I first encountered humidity in my early twenties, when I finally travelled East of Idaho. Around about North Platte, Nebraska I noticed an unease crawling down my back and wondered out loud what I was experiencing. My partner named it, prompting me to ask why anyone would ever tolerate this stuff. I came to realize that more than half of this country sweltered through half of each year, that The Founding Fathers fought for ownership of a country that smelled like the inside of an old leather suitcase. Our frock-coated forebears' stiff collars wicked sweat and so did the dainty petticoats of their whalebone corseted spouses. Over the following two years, I came to know humidity more intimately than I really cared to. I learned how it can magnify a sultry sun's rays to produce what the locals referred to as Sun Poisoning, a skin blistering not even ice baths soothe.

Our years in DC left me with a deep respect for wet blanket weather.
Funguses and molds thrive in it, but I've never come to terms with it. I know to stay out of the midday sun, even when shaded and swathed with a havelock and long sleeves. It saps the will first, leaving me lethargic and unenthused. I filled my childhood summertimes with outside activity, for ours was a dry heat with negligible humidity. Late in the evening, the lawns would exhale and moisten my world, leaving a satisfying chill. I learned to associate moisture in the air with cooling comfort, a swamp cooler blowing sweet spring water cool into a desiccated room, so I felt especially humiliated when first encountering this passive-aggressive first cousin of summer.

The thermometer reads eighty five, but it feels more like Hell out there this morning as I sit in a neighborhood bakery along St Charles Street in New Orleans. I'd tromped over from our rental to find a bookstore, but felt spent halfway. I feel about twice my age beneath this Fierce sky furnace. I ache to experience the gentility of this southern city, but figure I must wait for sunset or get out earlier in the day, reserving midday for inside activities. "What did you do today?," The Muse will wonder when she returns this evening. "I cowered inside, hiding from the fierceness outside," I might well reply.

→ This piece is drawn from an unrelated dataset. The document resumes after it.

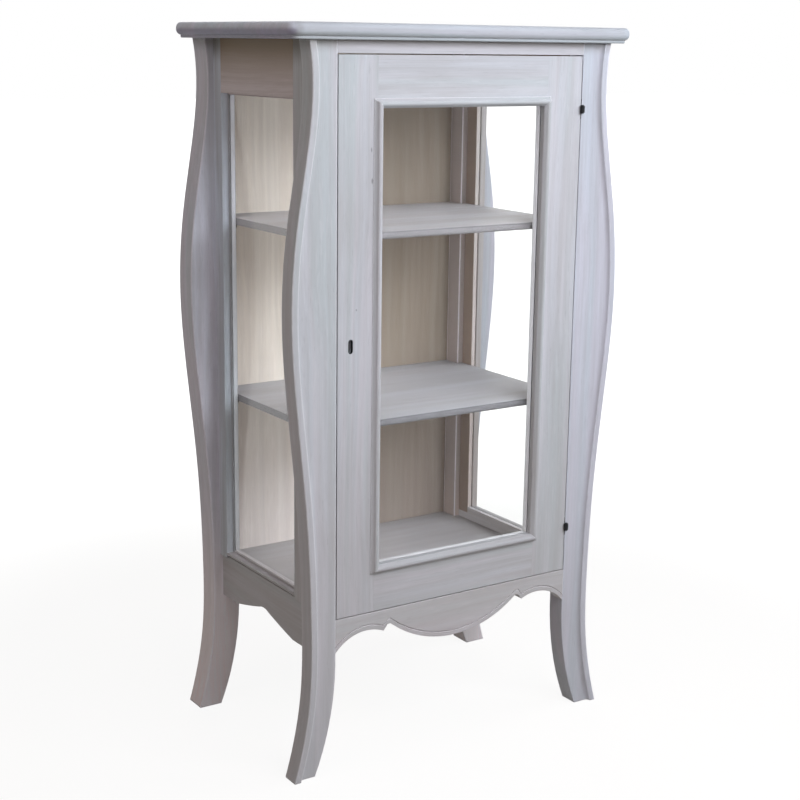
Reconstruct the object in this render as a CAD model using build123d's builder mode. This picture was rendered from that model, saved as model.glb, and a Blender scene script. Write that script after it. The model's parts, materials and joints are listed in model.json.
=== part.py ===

Lest this story seem like a rant, I will register a deep appreciation for this weather for slowing me down. I could scramble sound this town like a manic tourist, checking items off my bucket list and miss this place's subtle beauties. The soft side streets shaded by moss-drenched Live Oak. The marvelous antebellum mansions secreted throughout The Garden District. The rumbling streetcars slowing to accept another passenger on the island halfway across this broad boulevard. The murmur of language softened by casual inflection. The great blessing of a perfect croissant in a walk-in neighborhood bakery. The much less than frantic rhythm of this great city, where I watch the superstructures of ocean-going ships slip by over an overweening sea wall. We grilled fresh gulf fish over lump charcoal last night, drinking chilled rose and extroverting the day long into a sweet Southern evening. A place can have its charms even if it's Fierce for most of every day.